___ Data shown ___

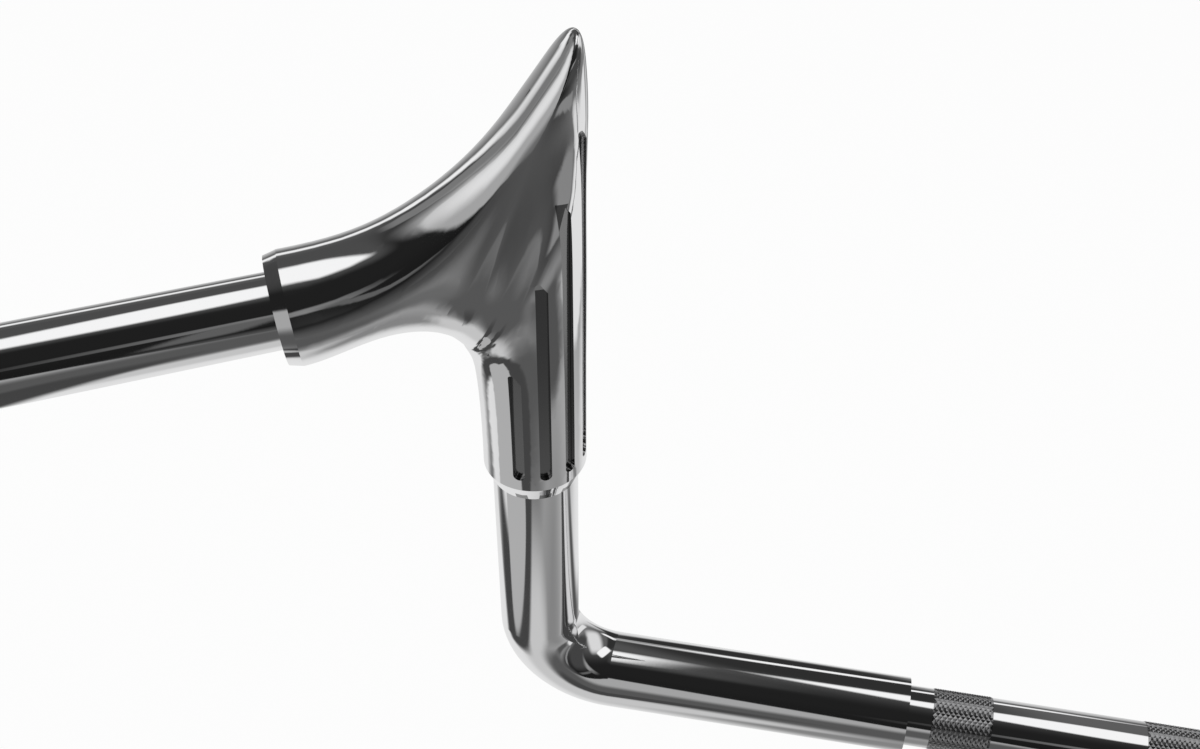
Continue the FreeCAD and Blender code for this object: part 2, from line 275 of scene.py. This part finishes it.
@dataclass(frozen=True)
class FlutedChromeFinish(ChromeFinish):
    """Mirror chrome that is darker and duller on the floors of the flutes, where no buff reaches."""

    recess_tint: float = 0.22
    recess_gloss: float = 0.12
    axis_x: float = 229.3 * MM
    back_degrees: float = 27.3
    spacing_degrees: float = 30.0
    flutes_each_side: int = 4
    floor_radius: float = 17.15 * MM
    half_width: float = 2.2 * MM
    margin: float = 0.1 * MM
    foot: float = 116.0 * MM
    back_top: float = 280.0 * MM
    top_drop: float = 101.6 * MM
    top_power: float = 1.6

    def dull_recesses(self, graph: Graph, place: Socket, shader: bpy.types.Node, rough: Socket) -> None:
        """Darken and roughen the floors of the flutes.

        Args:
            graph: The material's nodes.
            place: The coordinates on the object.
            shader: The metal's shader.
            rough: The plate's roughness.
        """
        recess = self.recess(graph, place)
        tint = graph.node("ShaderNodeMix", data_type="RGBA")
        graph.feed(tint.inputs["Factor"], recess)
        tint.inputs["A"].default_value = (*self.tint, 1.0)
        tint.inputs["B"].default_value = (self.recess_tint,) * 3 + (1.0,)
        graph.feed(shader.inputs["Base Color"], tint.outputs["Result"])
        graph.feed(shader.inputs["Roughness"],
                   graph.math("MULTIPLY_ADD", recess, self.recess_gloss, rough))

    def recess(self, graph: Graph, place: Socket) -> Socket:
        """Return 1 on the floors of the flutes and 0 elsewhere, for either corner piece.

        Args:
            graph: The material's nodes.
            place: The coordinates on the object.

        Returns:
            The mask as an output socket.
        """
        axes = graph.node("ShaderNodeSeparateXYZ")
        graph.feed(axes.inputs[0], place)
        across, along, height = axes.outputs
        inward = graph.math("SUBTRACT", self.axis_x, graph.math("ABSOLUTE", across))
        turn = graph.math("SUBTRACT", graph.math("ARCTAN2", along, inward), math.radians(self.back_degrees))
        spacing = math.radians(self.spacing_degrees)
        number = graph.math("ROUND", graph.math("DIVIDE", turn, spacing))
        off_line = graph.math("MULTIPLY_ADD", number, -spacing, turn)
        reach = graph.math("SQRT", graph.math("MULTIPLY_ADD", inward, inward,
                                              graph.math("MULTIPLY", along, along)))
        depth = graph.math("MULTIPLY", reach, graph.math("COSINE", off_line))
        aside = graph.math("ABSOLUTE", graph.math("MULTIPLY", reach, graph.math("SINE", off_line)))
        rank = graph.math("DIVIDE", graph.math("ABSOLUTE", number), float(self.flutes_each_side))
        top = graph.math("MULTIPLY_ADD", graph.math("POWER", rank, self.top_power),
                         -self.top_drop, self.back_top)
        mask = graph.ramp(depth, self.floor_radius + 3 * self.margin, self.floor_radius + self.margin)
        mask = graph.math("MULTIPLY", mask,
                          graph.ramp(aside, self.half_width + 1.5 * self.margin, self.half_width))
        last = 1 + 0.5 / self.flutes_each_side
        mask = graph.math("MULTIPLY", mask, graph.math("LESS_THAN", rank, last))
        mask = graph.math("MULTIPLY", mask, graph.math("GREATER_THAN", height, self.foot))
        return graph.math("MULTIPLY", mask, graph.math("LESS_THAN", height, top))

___

Problem statement: In the listing above, please print only the lines from the first one to the line where "chrome that is" appears, exactly as written, both of those lines included.

Output of the exercise:
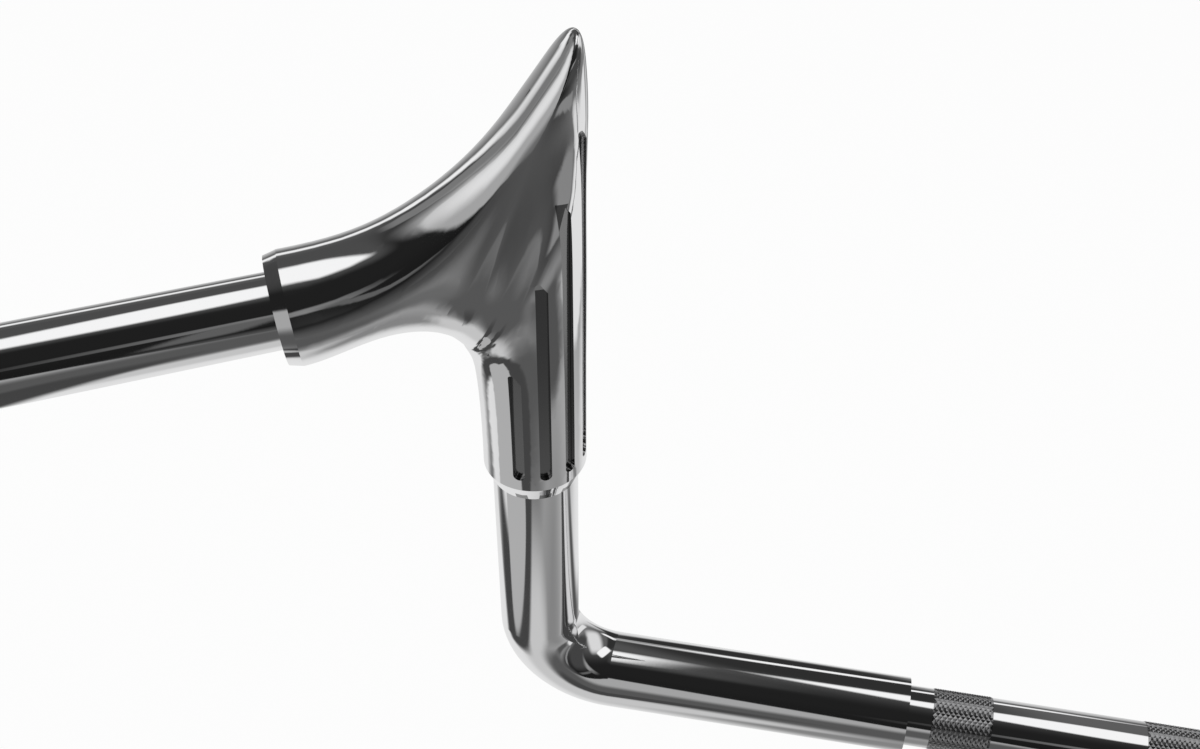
Continue the FreeCAD and Blender code for this object: part 2, from line 275 of scene.py. This part finishes it.
@dataclass(frozen=True)
class FlutedChromeFinish(ChromeFinish):
    """Mirror chrome that is darker and duller on the floors of the flutes, where no buff reaches."""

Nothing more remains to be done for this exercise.